■ Job ■
Extract the listing below in full, unchanged.

■ Collected material ■
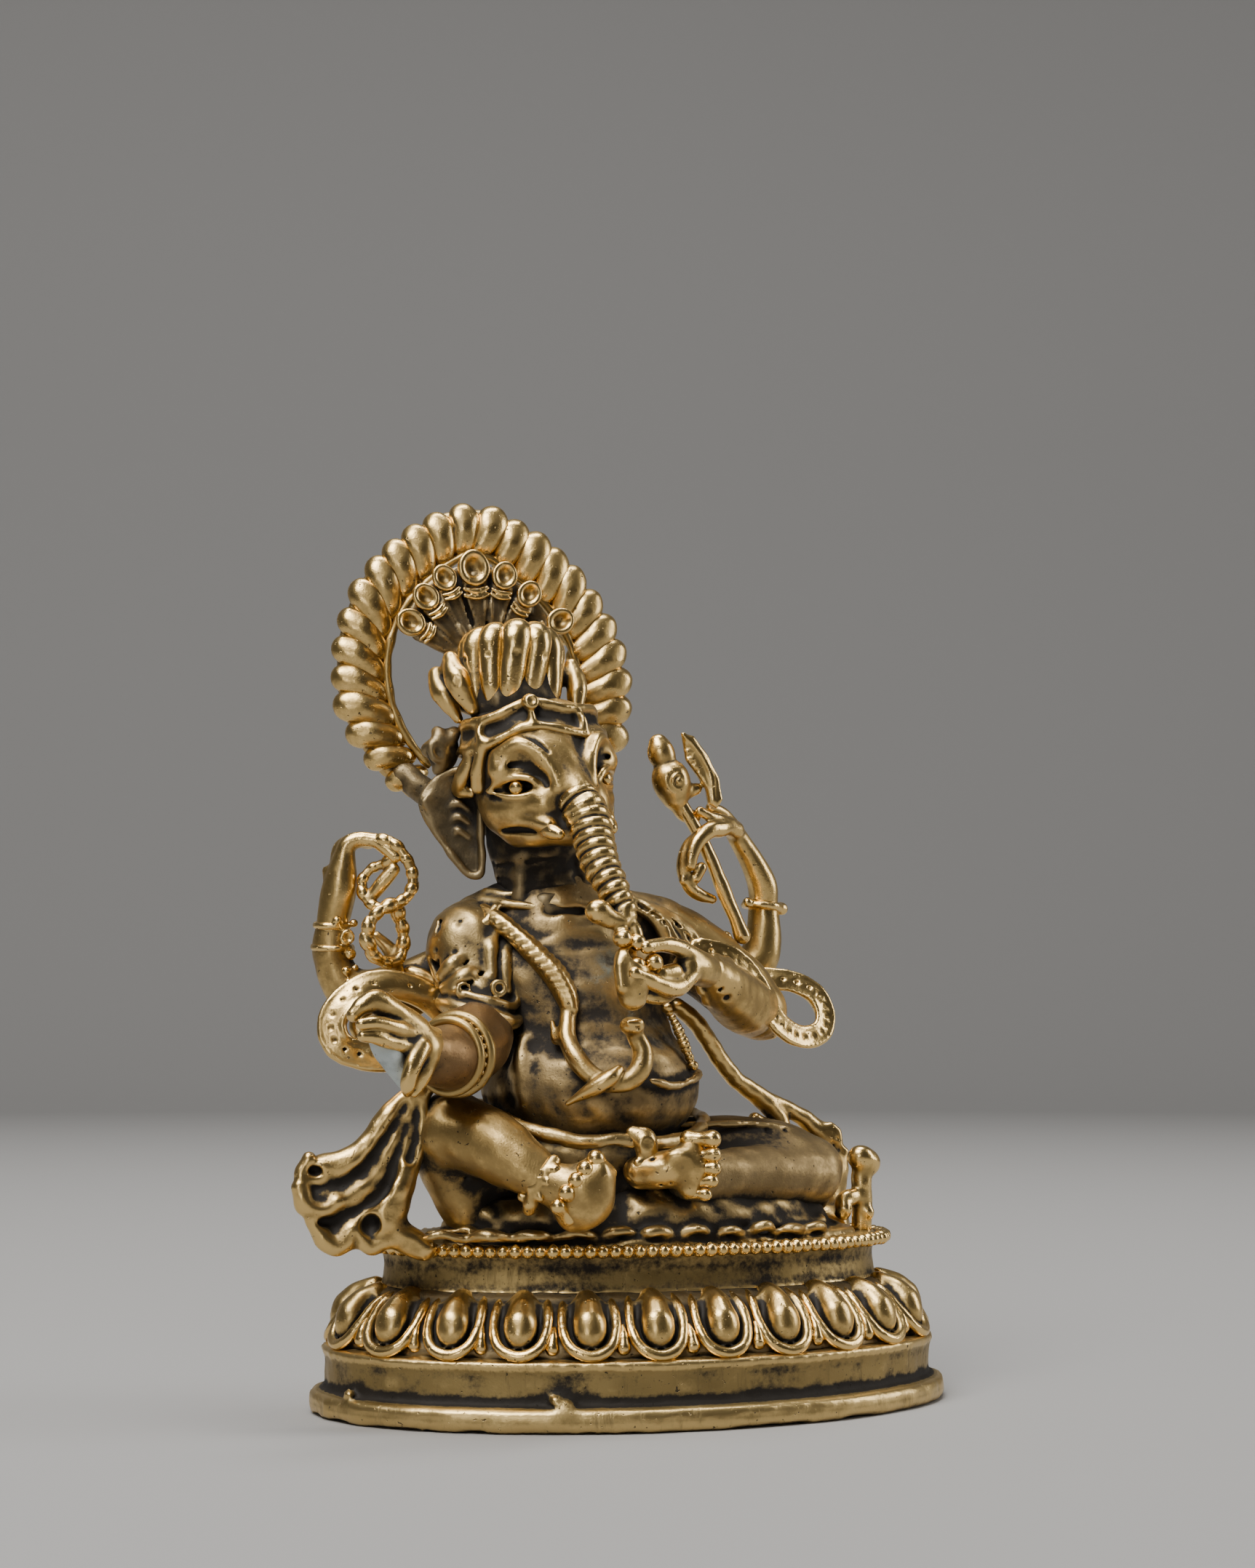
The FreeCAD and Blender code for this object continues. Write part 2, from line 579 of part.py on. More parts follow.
# ---------------------------------------------------------------- assembly
def build():
    """Every sub-part by name."""
    made = {}
    made["pedestal_shell"] = shell = pedestal_shell()
    made["base_plate"] = base_plate()
    made["lotus_petals"] = lotus_petals(shell)
    made["petal_tips"] = petal_tips(shell)
    made["seat_plate"] = seat_plate()
    made["edge_beads"] = edge_beads()

    made["torso"] = body = torso()
    made["dhoti_hem"] = hem = dhoti_hem()
    made["waist_belt"] = belt = waist_belt(body)
    made["belt_clasp"] = belt_clasp(belt, body)
    made["shoulder_scarf"] = scarf = shoulder_scarf(body)
    made["serpent_thread"] = serpent_thread(body, scarf)
    made["neck"] = throat = neck(body, scarf)

    made["head"] = skull = head(throat)
    made["trunk"] = snout = trunk(skull)
    made["right_ear"] = right_ear(skull)
    made["left_ear"] = left_ear(skull)
    made["tusks"] = tusks(skull, snout)
    made["eyes"] = eyes(skull, snout)
    made["headband"] = band = headband(skull)
    made["crown_core"] = core = crown_core(band)
    made["crown_petals"] = tongues = crown_petals(core, band)
    made["feather_rings"] = eyelets = feather_rings()
    made["feather_fan"] = feather_fan(core, tongues, eyelets)
    made["right_ear_ornament"] = ear_ornament(V(-20.4, 2.4, 71.8), skull, band)
    made["left_ear_ornament"] = ear_ornament(V(-5.6, 4.4, 71.8), skull, band)

    made["halo_ring"] = flames = halo_ring()
    made["halo_rim"] = rim = halo_rim()
    made["halo_bridge"] = halo_bridge(skull, throat, flames, rim)

    made["right_upper_arm"] = right_upper = right_upper_arm(body, scarf)
    made["right_forearm"] = right_fore = seated(right_forearm(right_upper), body)
    made["right_cuff"] = cuff = right_cuff(right_fore)
    made["right_hand"] = palm = right_hand(right_fore)
    made["held_tusk"] = held_tusk(palm)
    made["left_upper_arm"] = left_upper = left_upper_arm(body, scarf)
    made["left_forearm"] = left_fore = seated(left_forearm(left_upper), body)
    made["left_hand"] = bowl_hand = seated(left_hand(left_fore), body, snout)
    made["sweet_bowl"] = bowl = seated(sweet_bowl(bowl_hand, snout), body)
    made["sweets"] = sweets(bowl, bowl_hand, snout)

    made["right_rear_arm"] = right_rear = right_rear_arm(body, scarf, right_upper)
    made["left_rear_arm"] = left_rear = left_rear_arm(body, scarf, left_upper)
    right_bracelet, left_bracelet = rear_bracelets()
    made["rear_bracelets"] = seated_each([right_bracelet, left_bracelet], right_rear, left_rear)
    made["right_rear_hand"] = raised = right_rear_hand(right_rear, made["rear_bracelets"])
    made["loop_chain"] = loop_chain(raised)
    made["axe_shaft"] = shaft = seated(axe_shaft(), left_rear)
    made["axe_head"] = axe_head(shaft)
    made["left_rear_hand"] = seated(left_rear_hand(left_rear, made["rear_bracelets"], shaft), made["axe_head"])

    made["right_leg"] = bent = seated(right_leg(body, hem), right_upper, right_fore, cuff)
    made["left_leg"] = folded = left_leg(body, hem)
    made["right_foot"] = near_foot = seated(right_foot(bent, hem), folded)
    made["left_foot"] = seated(left_foot(folded, hem, body), belt, made["belt_clasp"])
    made["anklet"] = anklet(bent, near_foot, hem)

    arms = (right_upper, right_fore, cuff, right_rear, body, scarf, palm)
    made["right_sash_loop"] = right_sash_loop(*arms)
    made["right_drapery"] = seated(right_drapery(bent, hem, *arms), made["right_sash_loop"], made["seat_plate"],
                                   made["edge_beads"])
    made["left_sash_loop"] = left_loop = left_sash_loop(left_upper, left_fore, left_rear, body, scarf)
    made["left_sash_tail"] = left_sash_tail(left_upper, left_fore, left_rear, left_loop, folded, body, hem, belt)
    made["mouse_figure"] = mouse_figure(hem)
    return made


os.makedirs(OUT, exist_ok=True)
for node, shape in build().items():
    box = shape.BoundBox
    print(f"{node:20s} solids {len(shape.Solids):3d} valid {shape.isValid()} volume {shape.Volume:9.1f} "
          f"x {box.XMin:.1f}..{box.XMax:.1f} y {box.YMin:.1f}..{box.YMax:.1f} z {box.ZMin:.1f}..{box.ZMax:.1f}")
    shape.exportStep(f"{OUT}/{node}.step")
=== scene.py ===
"""The looks of a small cast brass statue: a seated, four-armed, elephant-headed deity on an oval lotus base.

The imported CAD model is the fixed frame. The figure is sculpted the way the wax was: every sub-part is a lump
of "clay", a distance field that strokes are added to and cut from, and is then turned into a closed mesh.
What repeats (petals, pearls, halo strands, crown tongues, fan eyes, chain beads, toes) is scattered by one
Geometry Nodes tree, and cords and rims are swept by another. Lengths in this file are millimetres in the row
frame, and are turned into metres as a mesh is made.
"""

import logging
import math
from dataclasses import dataclass, field
from enum import Enum
from typing import Callable, Iterable, Sequence

import bpy
import numpy as np
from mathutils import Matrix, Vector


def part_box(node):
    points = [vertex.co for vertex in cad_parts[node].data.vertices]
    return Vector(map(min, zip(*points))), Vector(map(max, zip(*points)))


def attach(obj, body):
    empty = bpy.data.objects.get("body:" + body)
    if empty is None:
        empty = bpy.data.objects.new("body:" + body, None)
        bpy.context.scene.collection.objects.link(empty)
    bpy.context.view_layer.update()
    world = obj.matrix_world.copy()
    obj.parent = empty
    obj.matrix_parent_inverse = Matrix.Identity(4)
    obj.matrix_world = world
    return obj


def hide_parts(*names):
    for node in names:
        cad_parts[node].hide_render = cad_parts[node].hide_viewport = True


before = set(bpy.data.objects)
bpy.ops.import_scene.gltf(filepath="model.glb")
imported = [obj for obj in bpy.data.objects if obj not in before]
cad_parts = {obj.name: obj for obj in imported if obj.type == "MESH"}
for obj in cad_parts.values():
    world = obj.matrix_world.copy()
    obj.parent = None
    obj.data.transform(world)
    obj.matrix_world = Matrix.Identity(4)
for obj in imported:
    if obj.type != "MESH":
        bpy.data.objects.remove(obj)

import openvdb
from mathutils import Euler, Matrix, Vector

log = logging.getLogger("statue")
logging.basicConfig(level=logging.INFO, format="%(message)s")

MM = 0.001
FAR = 6.0                        # millimetres; what a distance field says far from any clay
PAD = 1.2                        # how far outside a stroke its distance is still worked out
BODY = "root"

Point = Sequence[float]
Field3 = np.ndarray


class Slot(Enum):
    """The record's material slots."""

    BASE = "aged_brass_base"
    BRIGHT = "bright_brass"
    BODY = "aged_brass_body"
    DARK = "dark_patina_brass"


# ---------------------------------------------------------------- the CAD frame
def node_box(node: str) -> tuple[np.ndarray, np.ndarray]:
    """The box of a CAD node.

    Args:
        node: the CAD node's name.

    Returns:
        Its lowest and highest corner in millimetres.
    """
    low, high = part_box(node)
    return np.array(low) / MM, np.array(high) / MM


def node_middle(node: str) -> np.ndarray:
    """The middle of a CAD node's box, in millimetres."""
    low, high = node_box(node)
    return (low + high) / 2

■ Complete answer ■
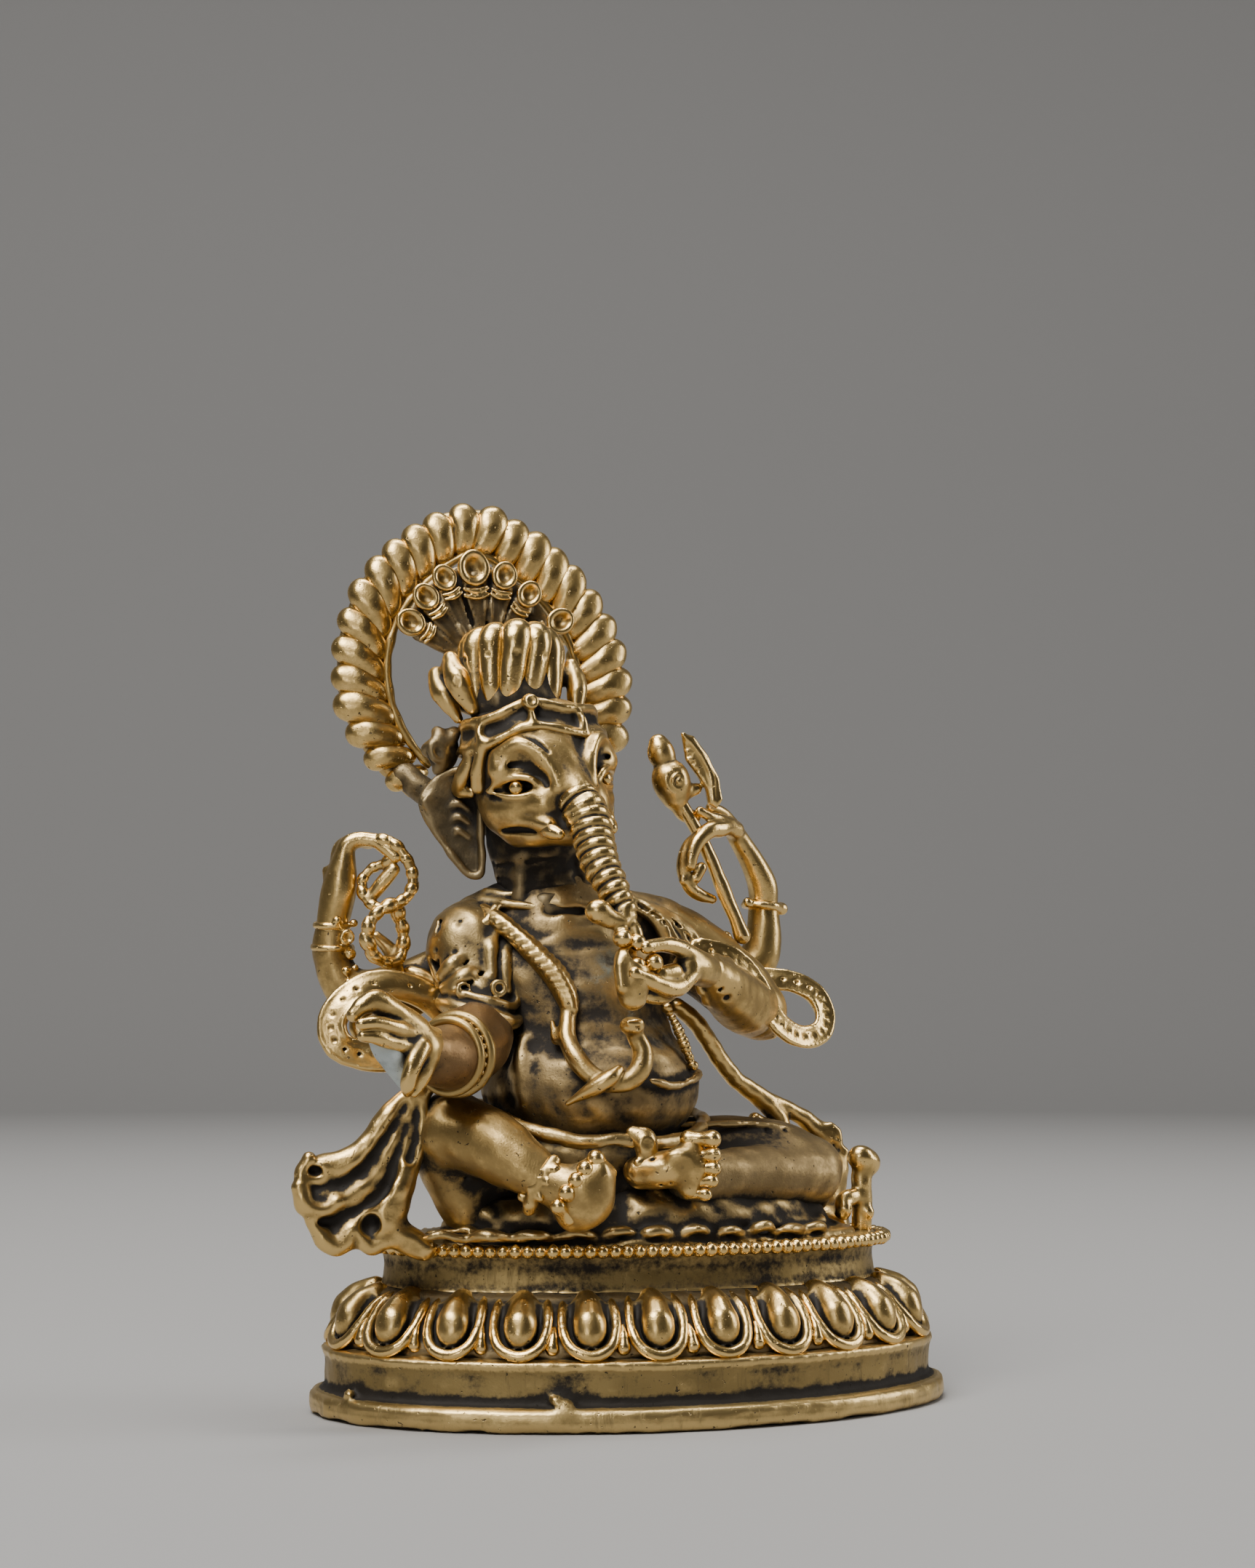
The FreeCAD and Blender code for this object continues. Write part 2, from line 579 of part.py on. More parts follow.
# ---------------------------------------------------------------- assembly
def build():
    """Every sub-part by name."""
    made = {}
    made["pedestal_shell"] = shell = pedestal_shell()
    made["base_plate"] = base_plate()
    made["lotus_petals"] = lotus_petals(shell)
    made["petal_tips"] = petal_tips(shell)
    made["seat_plate"] = seat_plate()
    made["edge_beads"] = edge_beads()

    made["torso"] = body = torso()
    made["dhoti_hem"] = hem = dhoti_hem()
    made["waist_belt"] = belt = waist_belt(body)
    made["belt_clasp"] = belt_clasp(belt, body)
    made["shoulder_scarf"] = scarf = shoulder_scarf(body)
    made["serpent_thread"] = serpent_thread(body, scarf)
    made["neck"] = throat = neck(body, scarf)

    made["head"] = skull = head(throat)
    made["trunk"] = snout = trunk(skull)
    made["right_ear"] = right_ear(skull)
    made["left_ear"] = left_ear(skull)
    made["tusks"] = tusks(skull, snout)
    made["eyes"] = eyes(skull, snout)
    made["headband"] = band = headband(skull)
    made["crown_core"] = core = crown_core(band)
    made["crown_petals"] = tongues = crown_petals(core, band)
    made["feather_rings"] = eyelets = feather_rings()
    made["feather_fan"] = feather_fan(core, tongues, eyelets)
    made["right_ear_ornament"] = ear_ornament(V(-20.4, 2.4, 71.8), skull, band)
    made["left_ear_ornament"] = ear_ornament(V(-5.6, 4.4, 71.8), skull, band)

    made["halo_ring"] = flames = halo_ring()
    made["halo_rim"] = rim = halo_rim()
    made["halo_bridge"] = halo_bridge(skull, throat, flames, rim)

    made["right_upper_arm"] = right_upper = right_upper_arm(body, scarf)
    made["right_forearm"] = right_fore = seated(right_forearm(right_upper), body)
    made["right_cuff"] = cuff = right_cuff(right_fore)
    made["right_hand"] = palm = right_hand(right_fore)
    made["held_tusk"] = held_tusk(palm)
    made["left_upper_arm"] = left_upper = left_upper_arm(body, scarf)
    made["left_forearm"] = left_fore = seated(left_forearm(left_upper), body)
    made["left_hand"] = bowl_hand = seated(left_hand(left_fore), body, snout)
    made["sweet_bowl"] = bowl = seated(sweet_bowl(bowl_hand, snout), body)
    made["sweets"] = sweets(bowl, bowl_hand, snout)

    made["right_rear_arm"] = right_rear = right_rear_arm(body, scarf, right_upper)
    made["left_rear_arm"] = left_rear = left_rear_arm(body, scarf, left_upper)
    right_bracelet, left_bracelet = rear_bracelets()
    made["rear_bracelets"] = seated_each([right_bracelet, left_bracelet], right_rear, left_rear)
    made["right_rear_hand"] = raised = right_rear_hand(right_rear, made["rear_bracelets"])
    made["loop_chain"] = loop_chain(raised)
    made["axe_shaft"] = shaft = seated(axe_shaft(), left_rear)
    made["axe_head"] = axe_head(shaft)
    made["left_rear_hand"] = seated(left_rear_hand(left_rear, made["rear_bracelets"], shaft), made["axe_head"])

    made["right_leg"] = bent = seated(right_leg(body, hem), right_upper, right_fore, cuff)
    made["left_leg"] = folded = left_leg(body, hem)
    made["right_foot"] = near_foot = seated(right_foot(bent, hem), folded)
    made["left_foot"] = seated(left_foot(folded, hem, body), belt, made["belt_clasp"])
    made["anklet"] = anklet(bent, near_foot, hem)

    arms = (right_upper, right_fore, cuff, right_rear, body, scarf, palm)
    made["right_sash_loop"] = right_sash_loop(*arms)
    made["right_drapery"] = seated(right_drapery(bent, hem, *arms), made["right_sash_loop"], made["seat_plate"],
                                   made["edge_beads"])
    made["left_sash_loop"] = left_loop = left_sash_loop(left_upper, left_fore, left_rear, body, scarf)
    made["left_sash_tail"] = left_sash_tail(left_upper, left_fore, left_rear, left_loop, folded, body, hem, belt)
    made["mouse_figure"] = mouse_figure(hem)
    return made


os.makedirs(OUT, exist_ok=True)
for node, shape in build().items():
    box = shape.BoundBox
    print(f"{node:20s} solids {len(shape.Solids):3d} valid {shape.isValid()} volume {shape.Volume:9.1f} "
          f"x {box.XMin:.1f}..{box.XMax:.1f} y {box.YMin:.1f}..{box.YMax:.1f} z {box.ZMin:.1f}..{box.ZMax:.1f}")
    shape.exportStep(f"{OUT}/{node}.step")
=== scene.py ===
"""The looks of a small cast brass statue: a seated, four-armed, elephant-headed deity on an oval lotus base.

The imported CAD model is the fixed frame. The figure is sculpted the way the wax was: every sub-part is a lump
of "clay", a distance field that strokes are added to and cut from, and is then turned into a closed mesh.
What repeats (petals, pearls, halo strands, crown tongues, fan eyes, chain beads, toes) is scattered by one
Geometry Nodes tree, and cords and rims are swept by another. Lengths in this file are millimetres in the row
frame, and are turned into metres as a mesh is made.
"""

import logging
import math
from dataclasses import dataclass, field
from enum import Enum
from typing import Callable, Iterable, Sequence

import bpy
import numpy as np
from mathutils import Matrix, Vector


def part_box(node):
    points = [vertex.co for vertex in cad_parts[node].data.vertices]
    return Vector(map(min, zip(*points))), Vector(map(max, zip(*points)))


def attach(obj, body):
    empty = bpy.data.objects.get("body:" + body)
    if empty is None:
        empty = bpy.data.objects.new("body:" + body, None)
        bpy.context.scene.collection.objects.link(empty)
    bpy.context.view_layer.update()
    world = obj.matrix_world.copy()
    obj.parent = empty
    obj.matrix_parent_inverse = Matrix.Identity(4)
    obj.matrix_world = world
    return obj


def hide_parts(*names):
    for node in names:
        cad_parts[node].hide_render = cad_parts[node].hide_viewport = True


before = set(bpy.data.objects)
bpy.ops.import_scene.gltf(filepath="model.glb")
imported = [obj for obj in bpy.data.objects if obj not in before]
cad_parts = {obj.name: obj for obj in imported if obj.type == "MESH"}
for obj in cad_parts.values():
    world = obj.matrix_world.copy()
    obj.parent = None
    obj.data.transform(world)
    obj.matrix_world = Matrix.Identity(4)
for obj in imported:
    if obj.type != "MESH":
        bpy.data.objects.remove(obj)

import openvdb
from mathutils import Euler, Matrix, Vector

log = logging.getLogger("statue")
logging.basicConfig(level=logging.INFO, format="%(message)s")

MM = 0.001
FAR = 6.0                        # millimetres; what a distance field says far from any clay
PAD = 1.2                        # how far outside a stroke its distance is still worked out
BODY = "root"

Point = Sequence[float]
Field3 = np.ndarray


class Slot(Enum):
    """The record's material slots."""

    BASE = "aged_brass_base"
    BRIGHT = "bright_brass"
    BODY = "aged_brass_body"
    DARK = "dark_patina_brass"


# ---------------------------------------------------------------- the CAD frame
def node_box(node: str) -> tuple[np.ndarray, np.ndarray]:
    """The box of a CAD node.

    Args:
        node: the CAD node's name.

    Returns:
        Its lowest and highest corner in millimetres.
    """
    low, high = part_box(node)
    return np.array(low) / MM, np.array(high) / MM


def node_middle(node: str) -> np.ndarray:
    """The middle of a CAD node's box, in millimetres."""
    low, high = node_box(node)
    return (low + high) / 2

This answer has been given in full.